Simply becoming more organized can save us a whole lot more stress and wasted time than we think. The average person spends 12 days per year looking for things they can’t find, and the average office worker spends 1.5 hours per day looking for things as well. Take some time to organize, have a separate drawer or shelf for certain possessions, and make use of labels as a great time-saving tool! Organizing can also mean decluttering. If you find that your possessions are overflowing in their drawers and you can’t find anywhere to store certain things, then, it may be time to weed out unnecessary belongings in order to make more room for the more essential ones. Furthermore, better organization will decrease forgetfulness! Approximately 23% of people pay bills late and have to pay late fees. This can be avoided simply by investing in a planner, setting reminders on our phones or laptops, or using post-its in order to remind you of important upcoming events or tasks.
Fuel your body.
Eating well and moving more is a vital component in simplifying our daily life. Just like you fuel a car in order to get it from point A to point B, we must be sure to fuel our body correctly so it’s able to accomplish our daily tasks. In order to provide your body with the best fuel possible, focus on reducing artificial ingredients. You’ll want to avoid refined grains (white bread), trans fats, high fructose corn syrup, and excessive amounts of sodium. Additionally, you’ll want to make exercise a regular part of your life. Scheduling workouts into your calendar and providing your body with the fuel it needs is a simple way to boost short-term energy and improve long-term health. A healthy body leads to a healthy mind!
Manage your finances.
Finances and debt can be significant stressors in the average person’s daily life. With proper budgeting, we can save ourselves time and stress when it comes to money. With budgeting, a good rule of thumb is the 50/30/20 rule; this means to spend 50% of your monthly income on living expenses, 30% on lifestyle, and 20% should go to your savings. Another way to reduce money-related stress is to pay off that debt! The longer you allow debt to linger, the more it builds up and the more time you have to stress over it. Whether you have student loan debt, credit card debt, car debt, or anything else, paying it off as quickly as possible will eliminate the mental clutter caused by debt, as well as making it much easier to manage your finances and think more clearly about your long-term financial goals. Paying your bills each and every month can also be a hassle, so there are a few ways to minimize this financial stressor as well. One of which is automated banking. Selecting to have your bills auto-paid is a great solution, as you will never have to worry about forgetting to make a payment. Your expenses will be automatically paid and all you will have to do is check through the transactions and expenses to double check that everything was done correctly. Automated bill payments are especially useful when they are used for expenses that are relatively the same from month to month, because this makes double-checking the transactions an extremely simple task on your part.

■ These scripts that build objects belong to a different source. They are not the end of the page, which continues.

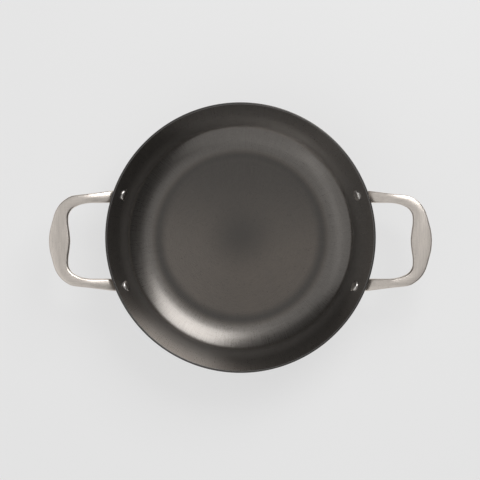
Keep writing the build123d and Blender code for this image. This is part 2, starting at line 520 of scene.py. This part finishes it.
def draw_section(piece, width, side, rise, outer_round, inner_round):
    """Draw a rounded, crowned outline flat at the origin, with +X away from the fingers."""
    bpy.ops.mesh.select_all(action="DESELECT")
    bpy.ops.mesh.primitive_plane_add(size=1)
    bpy.ops.transform.resize(value=(width, side, 1), center_override=(0, 0, 0))
    for sign, size in ((1, outer_round), (-1, inner_round)):
        edge = sign * width / 2
        select_where(piece, lambda vert: in_drawing(vert) and abs(vert.co.x - edge) < CLOSE)
        bpy.ops.mesh.bevel(
            offset=size, segments=ROUND_STEPS, affect="VERTICES", offset_type="OFFSET",
            clamp_overlap=False)
    select_where(piece, in_drawing)
    bpy.ops.mesh.delete(type="ONLY_FACE")
    select_where(
        piece, lambda line: all(
            in_drawing(vert) and abs(abs(vert.co.y) - side / 2) < CLOSE for vert in line.verts),
        "edges")
    bpy.ops.mesh.subdivide(number_cuts=CROWN_CUTS)
    middle = (inner_round - outer_round) / 2
    run = width - inner_round - outer_round
    for reach, share in CROWN_ROWS:
        select_where(piece, lambda vert: in_drawing(vert) and abs(vert.co.x - middle) < run * reach)
        stretch = 1 + share * rise / (side / 2)
        bpy.ops.transform.resize(value=(1, stretch, 1), center_override=(0, 0, 0))
    select_where(piece, in_drawing)


def add_ring(piece, station):
    """Draw one section of the bar, then turn it and move it to its place."""
    outward = Vector(station[3:6]).normalized()
    upward = Vector(station[6:9])
    upward = (upward - outward * upward.dot(outward)).normalized()
    width, thickness, outer_round, inner_round, crown = station[9:14]
    side = thickness - 2 * crown * width
    limit = min(side, width) * ROUND_LIMIT
    draw_section(
        piece, width * MM, side * MM, crown * width * MM,
        min(outer_round, limit) * MM, min(inner_round, limit) * MM)
    turned = Matrix((outward, upward, outward.cross(upward))).transposed().to_euler()
    for axis, angle in zip("XYZ", turned):
        bpy.ops.transform.rotate(value=-angle, orient_axis=axis, center_override=(0, 0, 0))
    bpy.ops.transform.translate(value=Vector(station[0:3]) * MM)


def make_handle():
    """The right-hand handle: rings from ear to ear, bridged, capped and seated on the wall."""
    handle = new_piece("handle_right_cast")
    bpy.ops.mesh.delete(type="VERT")
    front = half_stations(-1)
    rear = half_stations(1)
    for station in smooth_between(front[::-1] + rear[1:], RINGS_BETWEEN):
        add_ring(handle, station)
    bpy.ops.mesh.select_all(action="SELECT")
    bpy.ops.mesh.bridge_edge_loops()
    bpy.ops.mesh.select_all(action="SELECT")
    bpy.ops.mesh.fill_holes(sides=0)
    tidy_shell()
    leave_edit()
    cut_away(handle, inside_of_wall())
    cut_away(handle, hole_cutters([(-1, 1), (1, 1)]))
    finish_surface(handle, HANDLE_SHARP)
    return handle


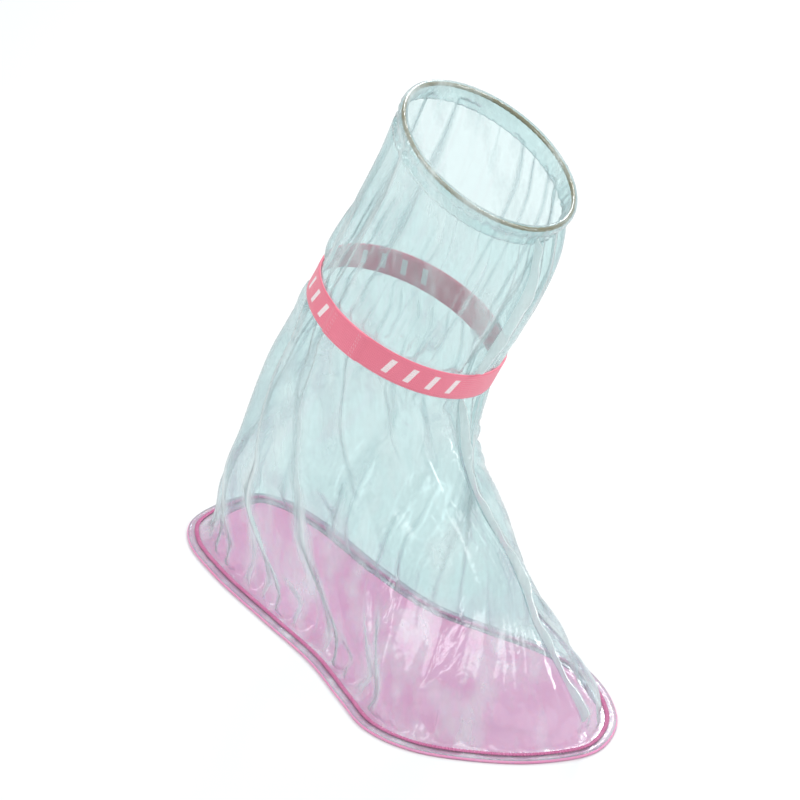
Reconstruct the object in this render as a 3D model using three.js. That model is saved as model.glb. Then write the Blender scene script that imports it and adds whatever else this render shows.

Another way to eliminate the hassle of remembering monthly bill payments is to simply look into the possibility of paying some of your bills annually or semiannually. Even if you only switch one or two bills from monthly payments, that’s one or two less bills to worry about on a monthly basis.
Slowing down is the most crucial strategy when it comes to simplifying your life; but what exactly do we mean by this? First, you’ll want to stop multitasking. It’s easy to take a look at your to-do list and immediately fall into the mindset that you need to get five different things done at once. Believe it or not, multitasking typically doesn’t actually save you any time at all, and it will actually reduce the quality at which you complete each given task. Certainly some simple daily tasks can be done more efficiently while multitasking, but the majority of more complex tasks and projects will require your undivided attention in order to be done properly and efficiently. Next, you’ll want to learn to say “no.” Don’t take on too much. Know your limit and don’t overload yourself, thus creating unnecessary stress. When trying to decide whether or not you should take on a certain task or make a certain time commitment, ask yourself three questions: Will this bring me joy? Will the benefit of the task outweigh the stress that will be caused? Will I be able to make a meaningful difference for myself or someone else by doing this? If the answer to most of these questions is no, you may want to consider saying no to the commitment. Lastly, stop rushing from one thing to the next. We all have those days where we fill like all we’re doing is rushing from one thing to the next with hardly any time to breathe in between. On these days especially, it is exceedingly important that we set aside some time for ourselves. Stress will continuously pile up if we don’t take the time to relax, destress, clear our minds, and make time for hobbies and activities we enjoy. “Stop rushing from one thing to the next” can also refer to an even larger scale. For example, maybe you find that you’re rushing through life in general. Many people are going through high school thinking about college, going through college thinking about graduation, attending their graduation stressed about how they’re going to find a job, starting their career while thinking about starting a family, etc. Slow down and focus more on today. You’ll certainly want to continue striving for your goals, but try to reduce the number of goals you’re striving for at once, and learn to create a healthy balance between focusing on the future and the present. Don’t let the present pass you by because you’re too busy trying to plan ten steps ahead!